(JSON records of objects)

- - - - -

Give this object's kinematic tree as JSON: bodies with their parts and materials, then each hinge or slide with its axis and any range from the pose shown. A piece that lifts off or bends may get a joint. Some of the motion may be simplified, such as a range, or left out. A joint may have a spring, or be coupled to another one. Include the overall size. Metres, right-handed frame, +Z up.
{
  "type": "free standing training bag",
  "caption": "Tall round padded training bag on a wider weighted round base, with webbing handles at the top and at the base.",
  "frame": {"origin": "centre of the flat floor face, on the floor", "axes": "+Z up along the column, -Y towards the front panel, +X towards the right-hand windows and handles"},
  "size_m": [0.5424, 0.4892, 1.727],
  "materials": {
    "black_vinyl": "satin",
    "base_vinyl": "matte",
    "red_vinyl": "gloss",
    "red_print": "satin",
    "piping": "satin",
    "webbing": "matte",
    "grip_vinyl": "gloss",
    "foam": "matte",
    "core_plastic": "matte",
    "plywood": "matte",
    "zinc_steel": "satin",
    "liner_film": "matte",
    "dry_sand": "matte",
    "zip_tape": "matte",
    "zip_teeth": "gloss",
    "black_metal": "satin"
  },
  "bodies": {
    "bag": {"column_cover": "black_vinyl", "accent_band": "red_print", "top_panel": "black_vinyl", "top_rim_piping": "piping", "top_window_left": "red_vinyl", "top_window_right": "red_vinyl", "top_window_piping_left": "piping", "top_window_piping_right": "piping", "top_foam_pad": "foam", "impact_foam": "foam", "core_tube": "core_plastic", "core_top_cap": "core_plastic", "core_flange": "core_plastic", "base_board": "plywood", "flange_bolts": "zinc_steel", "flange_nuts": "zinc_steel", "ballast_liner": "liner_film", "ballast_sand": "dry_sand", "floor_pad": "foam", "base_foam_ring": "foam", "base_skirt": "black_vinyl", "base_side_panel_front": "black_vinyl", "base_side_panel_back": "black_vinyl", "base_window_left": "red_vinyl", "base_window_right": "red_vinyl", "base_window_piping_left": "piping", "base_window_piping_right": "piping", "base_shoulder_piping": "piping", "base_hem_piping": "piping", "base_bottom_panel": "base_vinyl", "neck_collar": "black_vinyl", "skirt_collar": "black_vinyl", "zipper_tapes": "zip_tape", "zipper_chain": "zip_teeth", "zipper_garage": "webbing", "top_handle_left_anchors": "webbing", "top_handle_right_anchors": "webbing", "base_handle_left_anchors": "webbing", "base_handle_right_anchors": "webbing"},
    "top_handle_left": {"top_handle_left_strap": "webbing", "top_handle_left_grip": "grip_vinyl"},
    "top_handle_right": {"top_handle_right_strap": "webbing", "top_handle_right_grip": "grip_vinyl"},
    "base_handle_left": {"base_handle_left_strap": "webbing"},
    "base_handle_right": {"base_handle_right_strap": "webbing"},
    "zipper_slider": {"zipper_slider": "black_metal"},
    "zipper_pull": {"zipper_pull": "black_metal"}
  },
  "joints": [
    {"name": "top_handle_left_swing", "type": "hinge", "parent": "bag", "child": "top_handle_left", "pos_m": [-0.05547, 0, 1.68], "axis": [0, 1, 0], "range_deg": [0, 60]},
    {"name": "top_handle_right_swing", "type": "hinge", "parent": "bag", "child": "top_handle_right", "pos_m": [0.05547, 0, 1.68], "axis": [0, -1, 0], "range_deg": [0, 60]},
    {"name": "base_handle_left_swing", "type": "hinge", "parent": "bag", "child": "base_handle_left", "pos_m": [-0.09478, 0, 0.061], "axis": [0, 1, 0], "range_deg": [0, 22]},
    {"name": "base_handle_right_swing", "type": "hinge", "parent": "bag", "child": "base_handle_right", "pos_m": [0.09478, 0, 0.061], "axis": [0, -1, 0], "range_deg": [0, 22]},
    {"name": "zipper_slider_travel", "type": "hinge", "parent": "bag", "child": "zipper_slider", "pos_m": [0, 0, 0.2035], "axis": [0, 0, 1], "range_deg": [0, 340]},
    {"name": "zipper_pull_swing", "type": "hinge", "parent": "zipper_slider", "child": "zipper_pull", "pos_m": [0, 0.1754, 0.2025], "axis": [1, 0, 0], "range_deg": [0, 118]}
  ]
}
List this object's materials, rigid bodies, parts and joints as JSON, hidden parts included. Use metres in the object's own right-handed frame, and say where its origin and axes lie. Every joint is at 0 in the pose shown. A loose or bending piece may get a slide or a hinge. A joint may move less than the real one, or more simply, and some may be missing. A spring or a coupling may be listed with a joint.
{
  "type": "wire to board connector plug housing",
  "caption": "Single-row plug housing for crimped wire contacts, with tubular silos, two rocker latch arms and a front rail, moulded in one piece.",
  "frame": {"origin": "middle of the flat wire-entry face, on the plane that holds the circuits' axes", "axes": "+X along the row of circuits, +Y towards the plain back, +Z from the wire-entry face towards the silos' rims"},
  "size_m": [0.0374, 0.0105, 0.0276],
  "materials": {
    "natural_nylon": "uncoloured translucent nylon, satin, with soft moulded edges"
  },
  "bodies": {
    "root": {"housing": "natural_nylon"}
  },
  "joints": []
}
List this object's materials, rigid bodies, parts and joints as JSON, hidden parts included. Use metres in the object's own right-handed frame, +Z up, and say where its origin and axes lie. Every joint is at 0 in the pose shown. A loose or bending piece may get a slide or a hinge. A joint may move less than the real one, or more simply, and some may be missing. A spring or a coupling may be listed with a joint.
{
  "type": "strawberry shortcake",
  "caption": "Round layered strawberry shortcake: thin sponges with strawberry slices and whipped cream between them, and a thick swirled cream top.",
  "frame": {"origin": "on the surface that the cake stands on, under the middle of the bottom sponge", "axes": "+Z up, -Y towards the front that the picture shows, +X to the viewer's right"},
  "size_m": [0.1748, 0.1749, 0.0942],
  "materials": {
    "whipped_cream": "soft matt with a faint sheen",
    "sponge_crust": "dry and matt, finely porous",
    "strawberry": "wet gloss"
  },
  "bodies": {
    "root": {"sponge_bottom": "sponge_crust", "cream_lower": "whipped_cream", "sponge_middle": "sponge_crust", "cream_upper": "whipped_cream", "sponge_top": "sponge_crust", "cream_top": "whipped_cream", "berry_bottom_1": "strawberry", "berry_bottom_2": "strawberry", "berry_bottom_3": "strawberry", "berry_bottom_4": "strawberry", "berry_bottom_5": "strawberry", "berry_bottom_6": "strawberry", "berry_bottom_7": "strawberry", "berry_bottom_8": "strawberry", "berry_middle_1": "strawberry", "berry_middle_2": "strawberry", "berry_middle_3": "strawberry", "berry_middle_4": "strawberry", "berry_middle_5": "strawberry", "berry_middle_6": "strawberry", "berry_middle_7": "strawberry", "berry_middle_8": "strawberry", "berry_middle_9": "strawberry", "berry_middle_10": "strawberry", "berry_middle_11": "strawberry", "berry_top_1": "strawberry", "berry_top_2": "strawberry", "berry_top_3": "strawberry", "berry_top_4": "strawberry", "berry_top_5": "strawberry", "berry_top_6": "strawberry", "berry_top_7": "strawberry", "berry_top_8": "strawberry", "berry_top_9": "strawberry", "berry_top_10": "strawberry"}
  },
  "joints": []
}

- - - - -

(Directive)
Go through the records above and retype each one exactly.

(Answer to the problem)
Give this object's kinematic tree as JSON: bodies with their parts and materials, then each hinge or slide with its axis and any range from the pose shown. A piece that lifts off or bends may get a joint. Some of the motion may be simplified, such as a range, or left out. A joint may have a spring, or be coupled to another one. Include the overall size. Metres, right-handed frame, +Z up.
{
  "type": "free standing training bag",
  "caption": "Tall round padded training bag on a wider weighted round base, with webbing handles at the top and at the base.",
  "frame": {"origin": "centre of the flat floor face, on the floor", "axes": "+Z up along the column, -Y towards the front panel, +X towards the right-hand windows and handles"},
  "size_m": [0.5424, 0.4892, 1.727],
  "materials": {
    "black_vinyl": "satin",
    "base_vinyl": "matte",
    "red_vinyl": "gloss",
    "red_print": "satin",
    "piping": "satin",
    "webbing": "matte",
    "grip_vinyl": "gloss",
    "foam": "matte",
    "core_plastic": "matte",
    "plywood": "matte",
    "zinc_steel": "satin",
    "liner_film": "matte",
    "dry_sand": "matte",
    "zip_tape": "matte",
    "zip_teeth": "gloss",
    "black_metal": "satin"
  },
  "bodies": {
    "bag": {"column_cover": "black_vinyl", "accent_band": "red_print", "top_panel": "black_vinyl", "top_rim_piping": "piping", "top_window_left": "red_vinyl", "top_window_right": "red_vinyl", "top_window_piping_left": "piping", "top_window_piping_right": "piping", "top_foam_pad": "foam", "impact_foam": "foam", "core_tube": "core_plastic", "core_top_cap": "core_plastic", "core_flange": "core_plastic", "base_board": "plywood", "flange_bolts": "zinc_steel", "flange_nuts": "zinc_steel", "ballast_liner": "liner_film", "ballast_sand": "dry_sand", "floor_pad": "foam", "base_foam_ring": "foam", "base_skirt": "black_vinyl", "base_side_panel_front": "black_vinyl", "base_side_panel_back": "black_vinyl", "base_window_left": "red_vinyl", "base_window_right": "red_vinyl", "base_window_piping_left": "piping", "base_window_piping_right": "piping", "base_shoulder_piping": "piping", "base_hem_piping": "piping", "base_bottom_panel": "base_vinyl", "neck_collar": "black_vinyl", "skirt_collar": "black_vinyl", "zipper_tapes": "zip_tape", "zipper_chain": "zip_teeth", "zipper_garage": "webbing", "top_handle_left_anchors": "webbing", "top_handle_right_anchors": "webbing", "base_handle_left_anchors": "webbing", "base_handle_right_anchors": "webbing"},
    "top_handle_left": {"top_handle_left_strap": "webbing", "top_handle_left_grip": "grip_vinyl"},
    "top_handle_right": {"top_handle_right_strap": "webbing", "top_handle_right_grip": "grip_vinyl"},
    "base_handle_left": {"base_handle_left_strap": "webbing"},
    "base_handle_right": {"base_handle_right_strap": "webbing"},
    "zipper_slider": {"zipper_slider": "black_metal"},
    "zipper_pull": {"zipper_pull": "black_metal"}
  },
  "joints": [
    {"name": "top_handle_left_swing", "type": "hinge", "parent": "bag", "child": "top_handle_left", "pos_m": [-0.05547, 0, 1.68], "axis": [0, 1, 0], "range_deg": [0, 60]},
    {"name": "top_handle_right_swing", "type": "hinge", "parent": "bag", "child": "top_handle_right", "pos_m": [0.05547, 0, 1.68], "axis": [0, -1, 0], "range_deg": [0, 60]},
    {"name": "base_handle_left_swing", "type": "hinge", "parent": "bag", "child": "base_handle_left", "pos_m": [-0.09478, 0, 0.061], "axis": [0, 1, 0], "range_deg": [0, 22]},
    {"name": "base_handle_right_swing", "type": "hinge", "parent": "bag", "child": "base_handle_right", "pos_m": [0.09478, 0, 0.061], "axis": [0, -1, 0], "range_deg": [0, 22]},
    {"name": "zipper_slider_travel", "type": "hinge", "parent": "bag", "child": "zipper_slider", "pos_m": [0, 0, 0.2035], "axis": [0, 0, 1], "range_deg": [0, 340]},
    {"name": "zipper_pull_swing", "type": "hinge", "parent": "zipper_slider", "child": "zipper_pull", "pos_m": [0, 0.1754, 0.2025], "axis": [1, 0, 0], "range_deg": [0, 118]}
  ]
}
List this object's materials, rigid bodies, parts and joints as JSON, hidden parts included. Use metres in the object's own right-handed frame, and say where its origin and axes lie. Every joint is at 0 in the pose shown. A loose or bending piece may get a slide or a hinge. A joint may move less than the real one, or more simply, and some may be missing. A spring or a coupling may be listed with a joint.
{
  "type": "wire to board connector plug housing",
  "caption": "Single-row plug housing for crimped wire contacts, with tubular silos, two rocker latch arms and a front rail, moulded in one piece.",
  "frame": {"origin": "middle of the flat wire-entry face, on the plane that holds the circuits' axes", "axes": "+X along the row of circuits, +Y towards the plain back, +Z from the wire-entry face towards the silos' rims"},
  "size_m": [0.0374, 0.0105, 0.0276],
  "materials": {
    "natural_nylon": "uncoloured translucent nylon, satin, with soft moulded edges"
  },
  "bodies": {
    "root": {"housing": "natural_nylon"}
  },
  "joints": []
}
List this object's materials, rigid bodies, parts and joints as JSON, hidden parts included. Use metres in the object's own right-handed frame, +Z up, and say where its origin and axes lie. Every joint is at 0 in the pose shown. A loose or bending piece may get a slide or a hinge. A joint may move less than the real one, or more simply, and some may be missing. A spring or a coupling may be listed with a joint.
{
  "type": "strawberry shortcake",
  "caption": "Round layered strawberry shortcake: thin sponges with strawberry slices and whipped cream between them, and a thick swirled cream top.",
  "frame": {"origin": "on the surface that the cake stands on, under the middle of the bottom sponge", "axes": "+Z up, -Y towards the front that the picture shows, +X to the viewer's right"},
  "size_m": [0.1748, 0.1749, 0.0942],
  "materials": {
    "whipped_cream": "soft matt with a faint sheen",
    "sponge_crust": "dry and matt, finely porous",
    "strawberry": "wet gloss"
  },
  "bodies": {
    "root": {"sponge_bottom": "sponge_crust", "cream_lower": "whipped_cream", "sponge_middle": "sponge_crust", "cream_upper": "whipped_cream", "sponge_top": "sponge_crust", "cream_top": "whipped_cream", "berry_bottom_1": "strawberry", "berry_bottom_2": "strawberry", "berry_bottom_3": "strawberry", "berry_bottom_4": "strawberry", "berry_bottom_5": "strawberry", "berry_bottom_6": "strawberry", "berry_bottom_7": "strawberry", "berry_bottom_8": "strawberry", "berry_middle_1": "strawberry", "berry_middle_2": "strawberry", "berry_middle_3": "strawberry", "berry_middle_4": "strawberry", "berry_middle_5": "strawberry", "berry_middle_6": "strawberry", "berry_middle_7": "strawberry", "berry_middle_8": "strawberry", "berry_middle_9": "strawberry", "berry_middle_10": "strawberry", "berry_middle_11": "strawberry", "berry_top_1": "strawberry", "berry_top_2": "strawberry", "berry_top_3": "strawberry", "berry_top_4": "strawberry", "berry_top_5": "strawberry", "berry_top_6": "strawberry", "berry_top_7": "strawberry", "berry_top_8": "strawberry", "berry_top_9": "strawberry", "berry_top_10": "strawberry"}
  },
  "joints": []
}